Problem → Your task is to transcribe the data in full.

----- Collected material -----

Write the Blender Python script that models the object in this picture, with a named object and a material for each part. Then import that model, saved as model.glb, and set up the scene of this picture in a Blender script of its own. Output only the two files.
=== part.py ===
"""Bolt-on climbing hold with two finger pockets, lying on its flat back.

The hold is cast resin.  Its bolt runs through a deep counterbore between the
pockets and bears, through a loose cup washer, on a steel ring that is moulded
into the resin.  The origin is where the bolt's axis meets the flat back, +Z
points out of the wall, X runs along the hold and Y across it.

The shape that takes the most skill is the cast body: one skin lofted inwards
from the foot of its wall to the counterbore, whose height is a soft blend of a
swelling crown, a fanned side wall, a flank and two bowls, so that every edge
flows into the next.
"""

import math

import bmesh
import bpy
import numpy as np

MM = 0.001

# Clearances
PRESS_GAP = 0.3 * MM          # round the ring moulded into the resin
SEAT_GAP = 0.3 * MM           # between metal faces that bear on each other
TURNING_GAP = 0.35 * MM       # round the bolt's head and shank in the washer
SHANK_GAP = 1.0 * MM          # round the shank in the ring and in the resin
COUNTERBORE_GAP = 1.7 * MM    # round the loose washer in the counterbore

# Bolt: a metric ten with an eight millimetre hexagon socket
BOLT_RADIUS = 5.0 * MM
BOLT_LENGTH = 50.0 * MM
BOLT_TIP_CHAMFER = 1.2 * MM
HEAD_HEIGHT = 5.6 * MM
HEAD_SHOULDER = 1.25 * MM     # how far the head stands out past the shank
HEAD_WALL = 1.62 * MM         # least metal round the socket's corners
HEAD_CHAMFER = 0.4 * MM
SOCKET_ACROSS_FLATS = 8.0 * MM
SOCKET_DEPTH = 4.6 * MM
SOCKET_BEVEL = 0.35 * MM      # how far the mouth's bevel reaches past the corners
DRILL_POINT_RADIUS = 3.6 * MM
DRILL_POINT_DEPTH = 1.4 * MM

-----

Exercise answer →
Write the Blender Python script that models the object in this picture, with a named object and a material for each part. Then import that model, saved as model.glb, and set up the scene of this picture in a Blender script of its own. Output only the two files.
=== part.py ===
"""Bolt-on climbing hold with two finger pockets, lying on its flat back.

The hold is cast resin.  Its bolt runs through a deep counterbore between the
pockets and bears, through a loose cup washer, on a steel ring that is moulded
into the resin.  The origin is where the bolt's axis meets the flat back, +Z
points out of the wall, X runs along the hold and Y across it.

The shape that takes the most skill is the cast body: one skin lofted inwards
from the foot of its wall to the counterbore, whose height is a soft blend of a
swelling crown, a fanned side wall, a flank and two bowls, so that every edge
flows into the next.
"""

import math

import bmesh
import bpy
import numpy as np

MM = 0.001

# Clearances
PRESS_GAP = 0.3 * MM          # round the ring moulded into the resin
SEAT_GAP = 0.3 * MM           # between metal faces that bear on each other
TURNING_GAP = 0.35 * MM       # round the bolt's head and shank in the washer
SHANK_GAP = 1.0 * MM          # round the shank in the ring and in the resin
COUNTERBORE_GAP = 1.7 * MM    # round the loose washer in the counterbore

# Bolt: a metric ten with an eight millimetre hexagon socket
BOLT_RADIUS = 5.0 * MM
BOLT_LENGTH = 50.0 * MM
BOLT_TIP_CHAMFER = 1.2 * MM
HEAD_HEIGHT = 5.6 * MM
HEAD_SHOULDER = 1.25 * MM     # how far the head stands out past the shank
HEAD_WALL = 1.62 * MM         # least metal round the socket's corners
HEAD_CHAMFER = 0.4 * MM
SOCKET_ACROSS_FLATS = 8.0 * MM
SOCKET_DEPTH = 4.6 * MM
SOCKET_BEVEL = 0.35 * MM      # how far the mouth's bevel reaches past the corners
DRILL_POINT_RADIUS = 3.6 * MM
DRILL_POINT_DEPTH = 1.4 * MM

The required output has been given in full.